Calling upon synthetics again, manufacturers now make metal frames with built-in rubber or plastic "thermal breaks." Thin gaskets divide the extruded frame into interior and exterior halves, with each half isolated thermally from the other.
In properly designed buildings, most of the exterior wall sandwich assembly -- including the insulation layer -- lies outside the column-beam-floor system. This keeps all of the building's primary structural components at or near interior room temperature, minimizing thermal expansion and contraction of the structural skeleton at the building's perimeter. This also prevents heat loss through the structural frame itself.

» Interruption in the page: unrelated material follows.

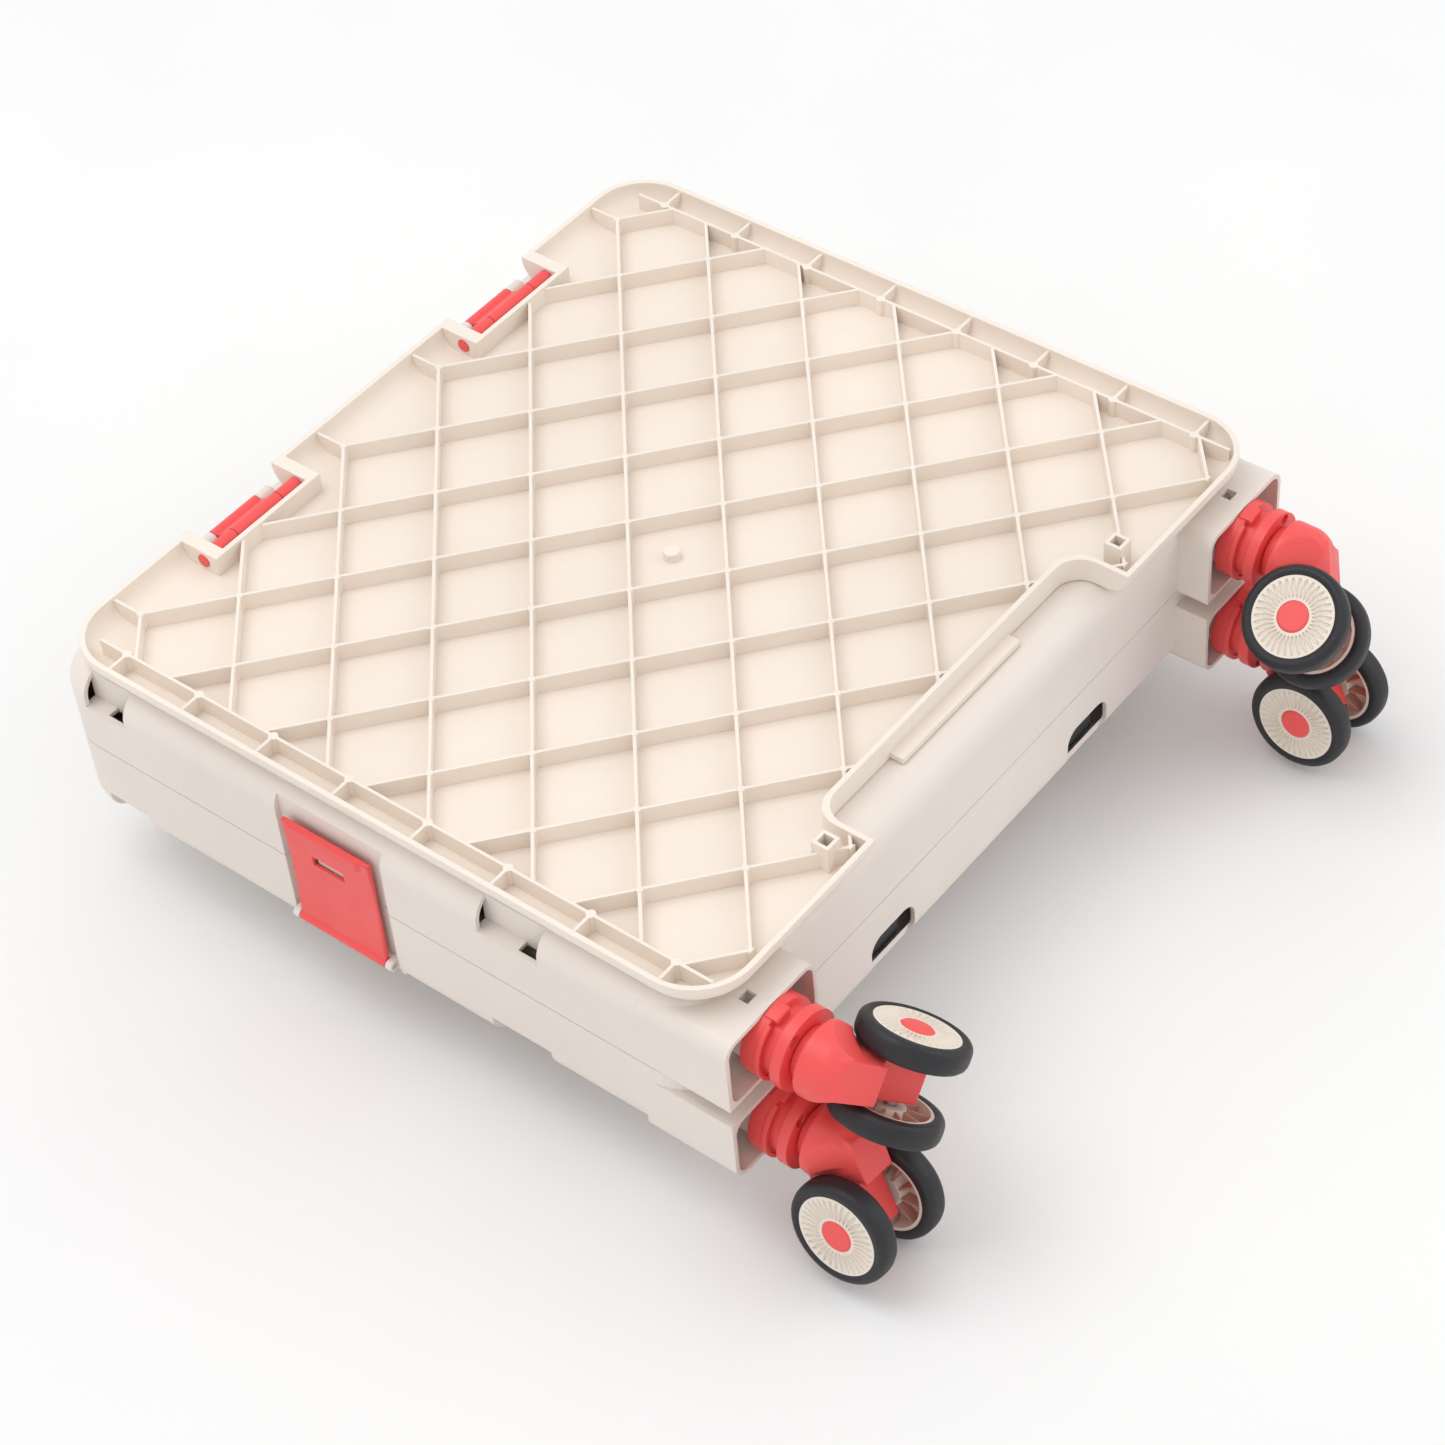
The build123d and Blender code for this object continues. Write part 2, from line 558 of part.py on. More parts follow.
def caster_collar(z, socket_z):
    """The ring that clips a caster into its socket, with a groove round it."""
    inside = rod((COLLAR_X, CASTER_Y, z), "x", SOCKET_END_X - COLLAR_X + BODY_GAP, COLLAR_R)
    inside &= socket_mouth(socket_z, BODY_GAP)
    outside_x = SOCKET_END_X + BODY_GAP
    collar = inside + rod((outside_x, CASTER_Y, z), "x", COLLAR_END_X - outside_x, COLLAR_R)
    groove_width = GROOVE_X[1] - GROOVE_X[0]
    groove_start = (GROOVE_X[0], CASTER_Y, z)
    collar -= rod(groove_start, "x", groove_width, COLLAR_R + 1) - rod(groove_start, "x", groove_width, GROOVE_R)
    for angle in EYELET_ANGLES:
        y = CASTER_Y + GROOVE_R * cos(radians(angle))
        start = (COLLAR_END_X - 7, y, z + GROOVE_R * sin(radians(angle)))
        collar -= rod(start, "x", 8, EYELET_R)
    return collar - rod((COLLAR_X - 1, CASTER_Y, z), "x", 40, STEM_R + FIT)


def caster_stem(z):
    start = SOCKET_BACK_X + 2
    return rod((start, CASTER_Y, z), "x", FORK_X + STEM_DEPTH - start, STEM_R)


def at_caster(shape, caster):
    """Place a part drawn about the X axis, trailing along +Y, at its caster."""
    side, z, trail_angle = CASTERS[caster]
    return Pos(0, side * CASTER_Y, z) * Rot(trail_angle, 0, 0) * shape


def caster_fork():
    dome = rod((FORK_X, 0, 0), "x", 26, FORK_R)
    dome = fillet(dome.faces().sort_by(Axis.X)[-1].edges(), 16)
    arm_line = Polyline((FORK_X, -17, 0), (FORK_X + 22, -15, 0), (AXLE_X + 10, 14, 0), (AXLE_X + 12, TRAIL + 11, 0),
                        (AXLE_X - 8, TRAIL + 13, 0), (FORK_X, 19, 0), close=True)
    arm = extrude(make_face(arm_line), amount=ARM_HALF, both=True)
    neck = rod((COLLAR_END_X + BODY_GAP, 0, 0), "x", FORK_X - COLLAR_END_X, NECK_R)
    fork = dome + arm + neck
    for side in (-1, 1):
        clear = Pos(AXLE_X, TRAIL, side * (WHEEL_INNER + WHEEL_W / 2 + 5)) * Cylinder(WHEEL_R + 1.2, WHEEL_W + 13)
        fork -= clear
    fork -= Pos(AXLE_X, TRAIL, 0) * Cylinder(AXLE_R + FIT, 4 * ARM_HALF)
    start = COLLAR_END_X - 1
    return fork - rod((start, 0, 0), "x", FORK_X + STEM_DEPTH + BODY_GAP - start, STEM_R + FIT)


def caster_axle():
    return Pos(AXLE_X, TRAIL, 0) * Cylinder(AXLE_R, 2 * (WHEEL_INNER + WHEEL_W - 3))


def wheel_shape(profile, side):
    """Revolve an (outward, radius) profile about the axle, on one side of the fork."""
    points = [(radius, side * outward, 0) for outward, radius in profile]
    face = make_face(Polyline(*points, close=True))
    solid = revolve(face, axis=Axis.Y)
    return Pos(AXLE_X, TRAIL, 0) * Rot(90, 0, 0) * solid


def tyre(side):
    a, b = WHEEL_INNER, WHEEL_INNER + WHEEL_W
    profile = ((a, COVER_R), (a, WHEEL_R - 4), (a + 1.5, WHEEL_R - 1.2), (a + 4, WHEEL_R),
               (b - 4, WHEEL_R), (b - 1.5, WHEEL_R - 1.2), (b, WHEEL_R - 4), (b, COVER_R))
    return wheel_shape(profile, side)


def rim(side):
    a, b = WHEEL_INNER, WHEEL_INNER + WHEEL_W
    bore = AXLE_R + FIT
    profile = ((a + 1, bore), (a + 1, 8), (a + 8, 9), (a + 8, COVER_R - 2), (a + 0.5, COVER_R - 2),
               (a + 0.5, COVER_R), (b - 0.4, COVER_R), (b - 0.4, CAP_R), (b - 2.6, CAP_R), (b - 2.6, bore))
    return wheel_shape(profile, side)


def wheel_cap(side):
    b = WHEEL_INNER + WHEEL_W
    profile = ((b - 2.6, 0), (b - 2.6, CAP_R), (b - 0.6, CAP_R), (b + 0.3, CAP_R - 1), (b + 0.3, 0))
    return wheel_shape(profile, side)


def side_rods(z):
    rod_part = rod((LEAF_X0 - 1, SIDE_PIN_Y, z), "x", LEAF_X1 - LEAF_X0 + 2, ROD_R)
    return Compound([rod_part, mirror_y(rod_part)])


def paired(shape):
    return Compound([shape, mirror_y(shape)])


def caster_nodes():
    nodes = {}
    for name in CASTERS:
        nodes[f"{name}_fork"] = at_caster(caster_fork(), name)
        nodes[f"{name}_axle"] = at_caster(caster_axle(), name)
        for letter, side in (("a", -1), ("b", 1)):
            nodes[f"{name}_tyre_{letter}"] = at_caster(tyre(side), name)
            nodes[f"{name}_rim_{letter}"] = at_caster(rim(side), name)
            nodes[f"{name}_cap_{letter}"] = at_caster(wheel_cap(side), name)
    return nodes


def all_nodes():
    mid_rod = rod((LEAF_X0 + 1, MID_PIN_Y, MID_PIN_Z), "x", LEAF_X1 - LEAF_X0 - 2, ROD_R)
    nodes = {
        "rear_shell": lower_shell(),
        "front_shell": upper_shell(),
        "lid": lid(),
        "lid_hinge_links": paired(link()),
        "lid_hinge_pins": Compound([lid_pin(), Pos(0, -2 * HINGE_Y, 0) * lid_pin()]),
        "shell_hinge_pins": paired(shell_hinge_pin()),
        "latch": latch(),
        "latch_pin": latch_pin(),
        "rear_leaf_right": leaf(True),
        "rear_leaf_left": mirror_y(leaf(True)),
        "front_leaf_right": leaf(False),
        "front_leaf_left": mirror_y(leaf(False)),
        "middle_rod_right": mid_rod,
        "middle_rod_left": mirror_y(mid_rod),
        "rear_side_rods": side_rods(SIDE_PIN_Z),
        "front_side_rods": side_rods(UPPER_PIN_Z),
        "floor_panel": floor_panel(),
        "handle_outer_tubes": paired(tube(0)),
        "handle_middle_tubes": paired(tube(1)),
        "handle_inner_tubes": paired(tube(2)),
        "handle_tube_plugs": paired(tube_plug()),
        "handle_grip": handle_grip(),
        "release_button": release_button(),
        "rear_caster_collars": paired(caster_collar(LOWER_CASTER_Z, LOWER_SOCKET_Z)),
        "front_caster_collars": paired(caster_collar(UPPER_CASTER_Z, UPPER_SOCKET_Z)),
        "rear_caster_stems": paired(caster_stem(LOWER_CASTER_Z)),
        "front_caster_stems": paired(caster_stem(UPPER_CASTER_Z)),
    }
    nodes.update(caster_nodes())
    return nodes


os.makedirs("parts", exist_ok=True)
for node_name, solid in all_nodes().items():
    export_step(solid, f"parts/{node_name}.step")
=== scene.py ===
import bpy
import bmesh
import json
from math import cos, sin, pi, radians, exp
from mathutils import Matrix, Vector


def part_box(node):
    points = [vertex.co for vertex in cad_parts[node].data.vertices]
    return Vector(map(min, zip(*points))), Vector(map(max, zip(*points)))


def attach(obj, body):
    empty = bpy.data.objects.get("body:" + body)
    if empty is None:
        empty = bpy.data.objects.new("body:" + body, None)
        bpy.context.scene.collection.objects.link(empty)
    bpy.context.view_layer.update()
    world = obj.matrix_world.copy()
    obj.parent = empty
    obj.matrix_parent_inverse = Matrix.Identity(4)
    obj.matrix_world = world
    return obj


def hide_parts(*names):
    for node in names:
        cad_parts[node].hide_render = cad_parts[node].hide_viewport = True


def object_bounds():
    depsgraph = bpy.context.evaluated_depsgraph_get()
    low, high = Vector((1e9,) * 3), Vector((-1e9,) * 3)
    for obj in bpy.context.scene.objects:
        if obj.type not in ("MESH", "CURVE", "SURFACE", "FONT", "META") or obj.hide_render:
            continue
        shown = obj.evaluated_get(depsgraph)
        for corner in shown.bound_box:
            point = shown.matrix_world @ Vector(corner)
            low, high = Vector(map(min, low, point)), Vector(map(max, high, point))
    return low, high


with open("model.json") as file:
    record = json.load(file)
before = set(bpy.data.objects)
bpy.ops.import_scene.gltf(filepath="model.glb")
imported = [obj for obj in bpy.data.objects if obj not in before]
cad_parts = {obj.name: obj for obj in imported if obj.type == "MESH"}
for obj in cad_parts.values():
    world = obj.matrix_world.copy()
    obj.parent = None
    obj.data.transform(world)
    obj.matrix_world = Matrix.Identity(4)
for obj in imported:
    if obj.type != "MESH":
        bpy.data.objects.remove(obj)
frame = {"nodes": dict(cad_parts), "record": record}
cad_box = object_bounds()

# The folding trolley crate, folded flat. Metres, in the row frame:
# +X runs from the lid hinge to the casters, +Z up through the folded pack.

MM = 0.001

# Camera: where it looks, and how it is turned
CAMERA_TARGET = Vector((0.0778, -0.0467, 0.060))
CAMERA_DISTANCE = 1.803
CAMERA_AZIMUTH = 41.85
CAMERA_ELEVATION = 45.86
CAMERA_ROLL = -5.44
CAMERA_LENS = 87.7

# Colours as linear light
SHELL_CREAM = (0.80, 0.725, 0.665)
LID_CREAM = (0.86, 0.775, 0.69)
CORAL = (0.87, 0.092, 0.088)
COVER_CREAM = (0.82, 0.74, 0.65)
TYRE_BLACK = (0.010, 0.010, 0.0125)
GRIP_BLACK = (0.02, 0.02, 0.021)
STEEL = (0.56, 0.56, 0.57)
ALUMINIUM = (0.70, 0.70, 0.71)
HUB_PINK = (0.55, 0.27, 0.22)
DUST_GREY = (0.06, 0.058, 0.056)
# Painted highlight colour for the tyres' sharp edges
EDGE_HIGHLIGHT_GREY = (0.035, 0.035, 0.037)
FLOOR_WHITES = ((0.86, 0.86, 0.86), (0.89, 0.89, 0.885))

# Lengths from here on are in mm, in the row frame, unless a comment says otherwise

# Casters: which side each is on, the height of its swivel axis, and the body that holds its collar
CASTER_Y = 203.0
CASTERS = {
    "front_left": ((-1, 76.5), "front_shell"),
    "front_right": ((1, 76.5), "front_shell"),
    "rear_left": ((-1, 17.5), "rear_shell"),
    "rear_right": ((1, 17.5), "rear_shell"),
}
GROOVE_X = 237.5             # where the collar's groove starts
TAB_ANGLES = (84.0, 110.0)   # degrees round the collar, from +Y towards +Z
LIP_ANGLES = (118.0, 262.0)

# Fork arm: the axle (along the swivel axis, trailing), and the slanting arm round it
AXLE = (286.0, 29.5)
ARM_SLANT = (0.54, 0.8417)   # direction of the arm, of length 1
ARM_WIDTH = 16.0
ARM_PAST_AXLE = 9.0
CUT_DEPTH = 26.0             # how far the cutters reach past the housing
HOUSING_VOXEL = 0.6
HOUSING_SMOOTHING = 5

# Wheels
WHEEL_HALF = 6.5             # half of a wheel's width
TYRE_R = 28.4
COVER_R = 22.0
CAP_R = 8.6
AXLE_HOLE_R = 3.2
PETALS = 34
PETAL_EDGE = 0.22            # width of the step between a petal's outline and its hollow
PETAL_RISE = 0.35
PETAL_DEPTH = 0.9
HUB_RIBS = 10
HUB_RIB_HALF = 0.6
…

Each assembled material in a facade has its own unique rate of temperature expansion and contraction, as well as its own unique strength and elasticity (the ability of a material to deform without breaking and then return to its original shape). Intuition tells you that glued-together pieces of glass, rubber, aluminum, steel and concrete, under the same conditions of loading and climate, will change their respective dimensions differently.
Moreover, buildings as a whole move, flexing or twisting when the wind blows. On sunny days, south facades will expand while north facades contract and compress slightly. Foundation settlement at one corner may not be the same as another corner.
Therefore, buildings must accommodate differential movement. Fitted together too tightly, without compressible or stretchable sealants, or without attachments that permit slight slippage, facade components can be stressed to the point of fracture. Previously sealed joints can break open, or new ones can form, allowing water to penetrate. Panes of glass gripped too tightly by their frames can break. In large buildings, stress-relieving expansion joints cut through the entire structure.
The next time you're near a building's exterior wall, consider the many different pieces, materials, joints and openings that are visible, plus those you cannot see. You may gain new insight into how architects synthesize facades to provide "commodity, firmness and delight."